Breaking down the punt-team breakdowns

November, 18, 2013
Breakdowns by the Cleveland Browns and good plays by the Cincinnati Bengals led to the crucial special teams mistakes that contributed significantly to the Browns' 21-point loss.

“We had two major breakdowns there,” coach Rob Chudzinski said.

One tipped punt and one blocked punt gave the Bengals two touchdowns and helped turn the momentum toward Cincinnati.

The first rush came up the middle, as the Bengals drove a rusher into center Christian Yount and looped Shawn Williams up the middle. Williams was able to tip the ball, which was not considered a block because it went beyond the line of scrimmage.

But the nine-yard “punt” set up the Bengals' second touchdown.

Yount said he should have changed the protection before the play. He also said his snap drifted right, which took punter Spencer Lanning closer to Williams as he rushed.

The second was a block, by Jayson DiManche. He lined up on the left side of the Bengals' rush, and split the gap between linebacker Eric Martin and linebacker Barkevious Mingo. He also easily avoided fullback Chris Ogbonnaya to reach out with his left hand and block the punt.

Mingo lined up off Martin’s right shoulder, a couple yards off the line of scrimmage. When DiManche took an outside-in move, Martin went inside to help and Mingo basically whiffed. As did Ogbonnaya.

In the scramble for the ball, Lanning also had a chance to touch Tony Dye when he recovered the ball, but Lanning said he was trying to recover the ball.

Though Mingo took the blame, coach Rob Chudzinski said the scheme called for zone blocking, so both players were responsible.

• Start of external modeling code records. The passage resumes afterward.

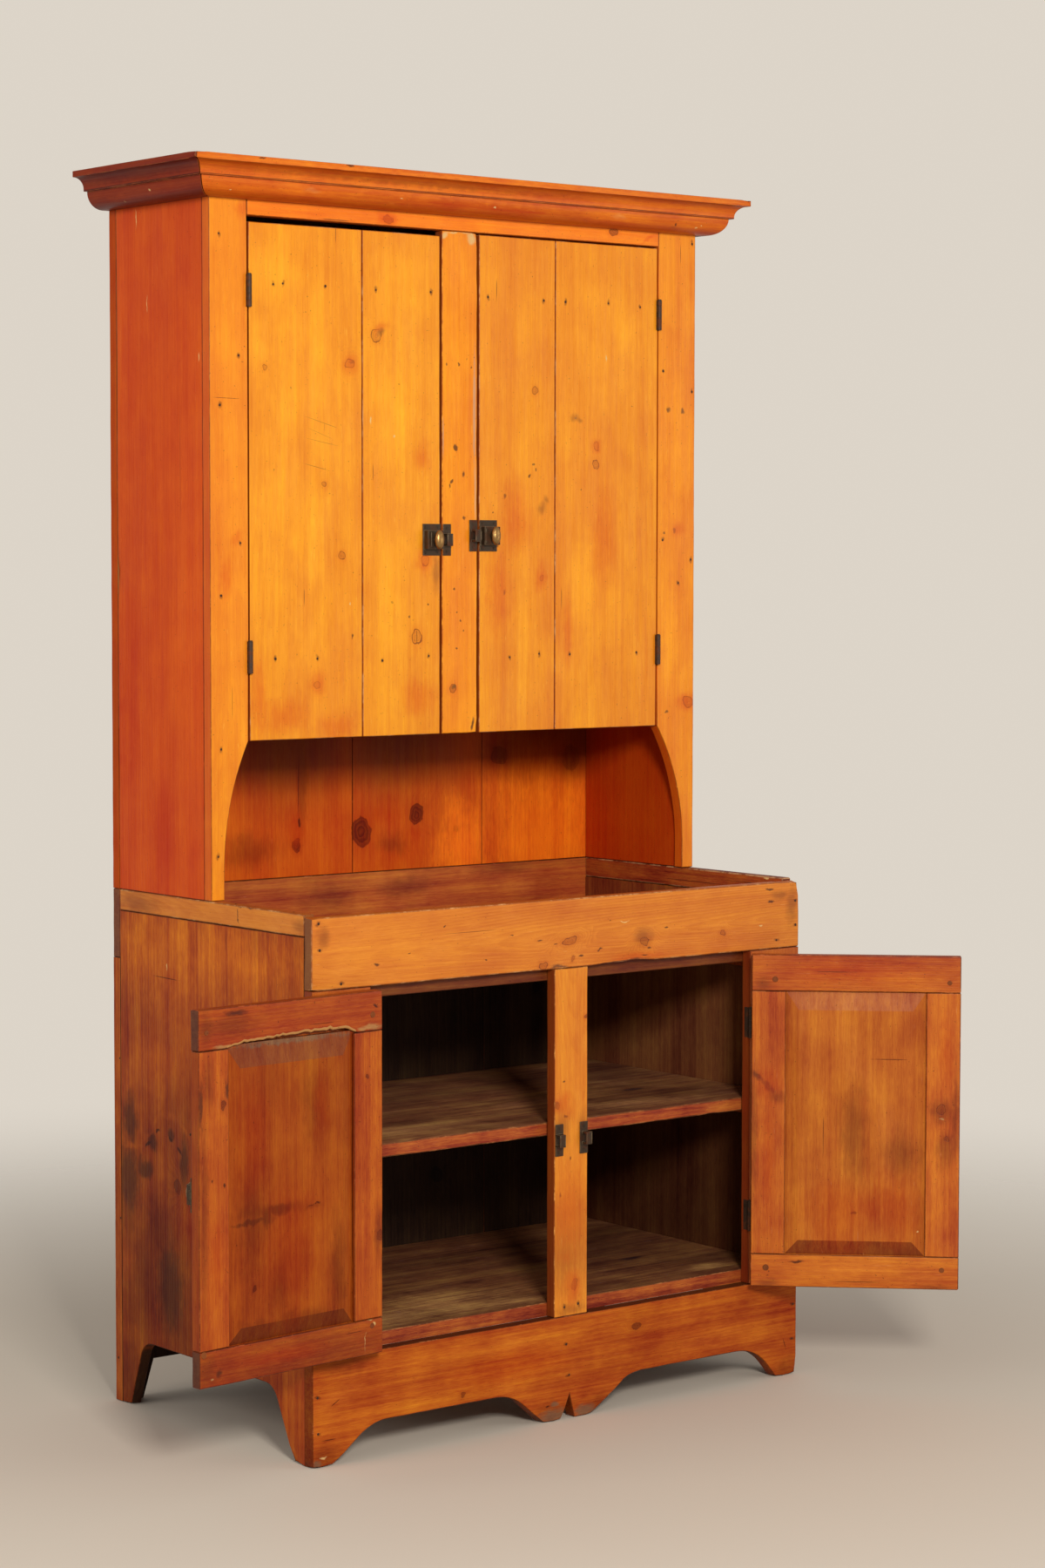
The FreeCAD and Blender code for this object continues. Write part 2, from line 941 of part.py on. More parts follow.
name(
    "latch_keepers",
    group(
        copy_of(
            keeper_master, (upper_mid + s.keeper_margin, s.upper_setback, upper_left_latch)
        ),
        copy_of(
            keeper_master,
            (upper_right_doorway - s.keeper_margin, s.upper_setback, upper_right_latch),
            True,
        ),
        copy_of(keeper_master, (lower_mid + s.keeper_margin, 0, lower_latch)),
        copy_of(keeper_master, (right_doorway - s.keeper_margin, 0, lower_latch), True),
    ),
)


# ---- Doors: each in its own frame, shut, with the pin's axis at X 0, Y 0 and heights as built ----


def hang(label, piece, pin_across, pin_front, opened):
    """Names a door's piece and sets it on its pin, turned as far as the door stands open."""
    holder = group(piece)
    holder.Placement.Rotation = FreeCAD.Rotation(FreeCAD.Vector(0, 0, 1), 1)
    bind(holder, "Placement.Rotation.Angle", opened)
    move(holder, (pin_across, pin_front, 0))
    name(label, holder)


def reach_across(direction, start, width):
    """The low X of a span that starts a given way out from the pin, on either hand."""
    return start if direction > 0 else -start - width


def door_hardware(prefix, direction, width, heights, latch_at, pose):
    """A door's two hinge leaves, and its latch's case, knob and bolt, flush with the free edge."""
    turned = direction < 0
    leaves = []
    for height in heights:
        foot = height - s.hinge_height / 2
        leaves.append(copy_of(door_leaf, (0, 0, foot + s.hinge_height if turned else foot), turned))
    hang(f"{prefix}_hinge_leaves", group(*leaves), *pose)
    spindle_out = s.hinge_gap / 2 + width - s.plate_width / 2
    spindle = (spindle_out if direction > 0 else -spindle_out, s.knuckle, latch_at)
    hang(f"{prefix}_latch_case", copy_of(latch_case_master, spindle, turned), *pose)
    hang(f"{prefix}_knob", copy_of(latch_knob_master, spindle, turned), *pose)
    hang(f"{prefix}_bolt", copy_of(latch_bolt_master, spindle, turned), *pose)


def leaf_beds(direction, heights):
    """The beds of a door's own hinge leaves, in its hinge edge."""
    edge = s.hinge_gap / 2 if direction > 0 else -s.hinge_gap / 2
    return mortises(edge, -direction, s.knuckle, heights)


def upper_door(side, direction, width, top, wide, latch_at):
    """Two upright boards held together by two battens behind them."""
    pose = (upper_pins[side], upper_pin_front, as_size(0))
    prefix = f"upper_{side}"
    bottom = alcove_top
    edge = s.hinge_gap / 2
    narrow = width - wide - s.seam
    hinge_board = block(
        (reach_across(direction, edge, wide), s.knuckle, bottom),
        (wide, s.upper_door_board, top - bottom),
    )
    free_board = block(
        (reach_across(direction, edge + wide + s.seam, narrow), s.knuckle, bottom),
        (narrow, s.upper_door_board, top - bottom),
    )
    battens = [
        block(
            (
                reach_across(direction, edge + s.batten_inset, width - s.batten_inset * 2),
                s.knuckle + s.upper_door_board,
                height - s.batten_height / 2,
            ),
            (width - s.batten_inset * 2, s.batten_board, s.batten_height),
        )
        for height in upper_hinges
    ]
    hang(f"{prefix}_wide_board", cut(hinge_board, leaf_beds(direction, upper_hinges)), *pose)
    hang(f"{prefix}_narrow_board", free_board, *pose)
    hang(f"{prefix}_battens", group(*battens), *pose)
    door_hardware(prefix, direction, width, upper_hinges, latch_at, pose)


def lower_door(side, direction, width, opened):
    """Stiles between full width rails, all grooved for a panel with its bevels on the inside."""
    pose = (lower_pins[side], lower_pin_front, opened)
    prefix = f"lower_{side}"
    bottom = doorway_sill + s.door_gap
    top = doorway_head - s.door_gap
    edge = s.hinge_gap / 2
    face = s.knuckle
    low = bottom + s.door_bottom_rail
    high = top - s.door_top_rail
    clear_width = width - s.door_stile * 2
    rails = [
        block(
            (reach_across(direction, edge, width), face, foot),
            (width, s.lower_door_board, tall),
        )
        for foot, tall in ((bottom, s.door_bottom_rail), (high, s.door_top_rail))
    ]
    stiles = [
        block(
            (reach_across(direction, start, s.door_stile), face, low),
            (s.door_stile, s.lower_door_board, high - low),
        )
        for start in (edge, edge + width - s.door_stile)
    ]
    opening = edge + s.door_stile
    groove = block(
        (
            reach_across(
                direction, opening - s.groove_depth, clear_width + s.groove_depth * 2
            ),
            face + s.groove_setback,
            low - s.groove_depth,
        ),
        (
            clear_width + s.groove_depth * 2,
            s.groove,
            high - low + s.groove_depth * 2,
        ),
    )
    tongue = s.groove_depth - s.panel_slack
    sheet_back = face + s.groove_setback + s.groove - s.panel_slack / 2
    flat = block(
        (
            reach_across(direction, opening - tongue, clear_width + tongue * 2),
            face + s.groove_setback + s.panel_slack / 2,
            low - tongue,
        ),
        (clear_width + tongue * 2, s.groove - s.panel_slack, high - low + tongue * 2),
    )
    field = doc.addObject("Part::Wedge", "field")
    field_left = reach_across(direction, opening + s.panel_slack, clear_width - s.panel_slack * 2)
    field_right = field_left + clear_width - s.panel_slack * 2
    bind(field, "Xmin", field_left)
    bind(field, "Xmax", field_right)
    bind(field, "X2min", field_left + s.bevel_side)
    bind(field, "X2max", field_right - s.bevel_side)
    bind(field, "Ymin", sheet_back)
    bind(field, "Ymax", sheet_back + s.panel_rise)
    bind(field, "Zmin", low + s.panel_slack)
    bind(field, "Zmax", high - s.panel_slack)
    bind(field, "Z2min", low + s.bevel_bottom)
    bind(field, "Z2max", high - s.bevel_top)
    hang(f"{prefix}_rails", cut(group(*rails), groove), *pose)
    hang(
        f"{prefix}_stiles",
        cut(cut(group(*stiles), groove), leaf_beds(direction, lower_hinges)),
        *pose,
    )
    hang(f"{prefix}_panel", fused(flat, field), *pose)
    door_hardware(prefix, direction, width, lower_hinges, lower_latch, pose)


gaps_across = s.hinge_gap + s.latch_gap
upper_door(
    "left",
    1,
    s.upper_left_doorway - gaps_across,
    doorway_top - s.left_door_drop,
    s.upper_left_wide,
    upper_left_latch,
)
upper_door(
    "right",
    -1,
    upper_right_stile - upper_right_doorway - gaps_across,
    doorway_top - s.door_gap,
    s.upper_right_wide,
    upper_right_latch,
)
lower_door("left", 1, s.left_doorway - gaps_across, -s.left_door_open)
lower_door("right", -1, lower_right_stile - right_doorway - gaps_across, s.right_door_open)


# ---- Check every object, then write each sub-part to its own file ----

doc.recompute()
for thing in doc.Objects:
    if "Invalid" in thing.State or "Error" in thing.State:
        raise SystemExit(f"{thing.Label} failed: {thing.State}")
os.makedirs("parts", exist_ok=True)
for node in NODES:
    shape = node.Shape
    if shape.isNull() or not shape.isValid() or not shape.Solids:
        raise SystemExit(f"{node.Label} is not a valid solid")
    shape.exportStep(f"parts/{node.Label}.step")
print(len(NODES), "sub-parts written")
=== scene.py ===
import math
from functools import partial

import bmesh
import bpy
from mathutils import Matrix, Vector, noise


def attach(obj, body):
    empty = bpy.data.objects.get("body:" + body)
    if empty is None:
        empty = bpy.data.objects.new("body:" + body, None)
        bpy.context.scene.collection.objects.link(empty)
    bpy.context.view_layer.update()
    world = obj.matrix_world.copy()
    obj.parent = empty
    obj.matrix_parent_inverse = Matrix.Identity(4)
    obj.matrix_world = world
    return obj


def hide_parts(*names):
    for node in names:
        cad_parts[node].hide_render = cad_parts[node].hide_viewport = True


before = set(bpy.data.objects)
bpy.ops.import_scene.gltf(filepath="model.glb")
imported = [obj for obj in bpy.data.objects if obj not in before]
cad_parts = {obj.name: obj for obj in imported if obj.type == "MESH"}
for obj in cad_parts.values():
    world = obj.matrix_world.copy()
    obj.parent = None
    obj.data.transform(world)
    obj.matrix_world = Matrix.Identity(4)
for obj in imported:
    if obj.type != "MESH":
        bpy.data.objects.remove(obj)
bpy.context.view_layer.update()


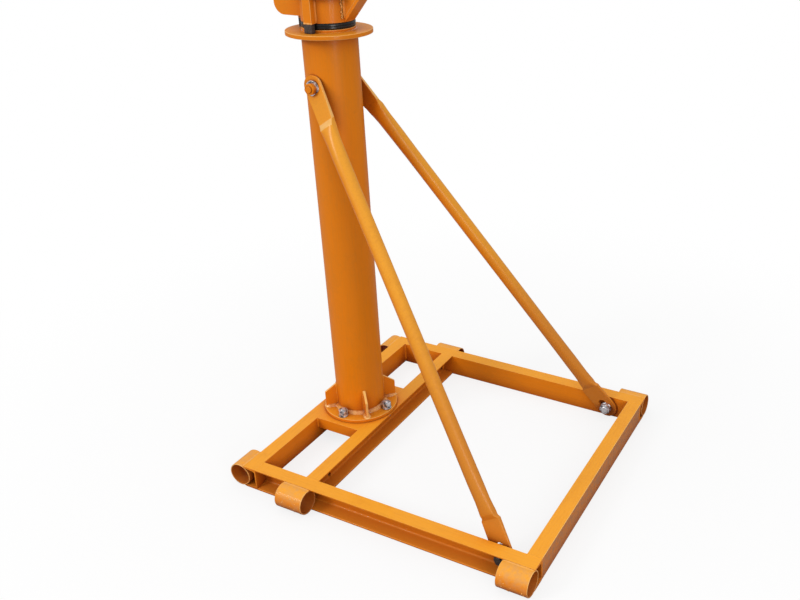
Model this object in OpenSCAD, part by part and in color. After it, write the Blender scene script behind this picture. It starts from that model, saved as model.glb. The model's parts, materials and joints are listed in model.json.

Chudzinski hinted the responsibility was more on Martin.

“There needs to be help from the inside guy, and he ultimately is responsible for that guy,” Chudzinski said.

Martin actually turned inside to help on a player a teammate was blocking.

The Browns have shuffled players on the punt team, in part because of an injury to special teams captain Quentin Groves.

Mingo had played in various spots on the punt protection, including that one, Chudzinski said.

“The effect of losing Quentin is having to move guys around,” Chudzinski said. “But that’s no excuse. There’s no excuse for getting punts blocked.”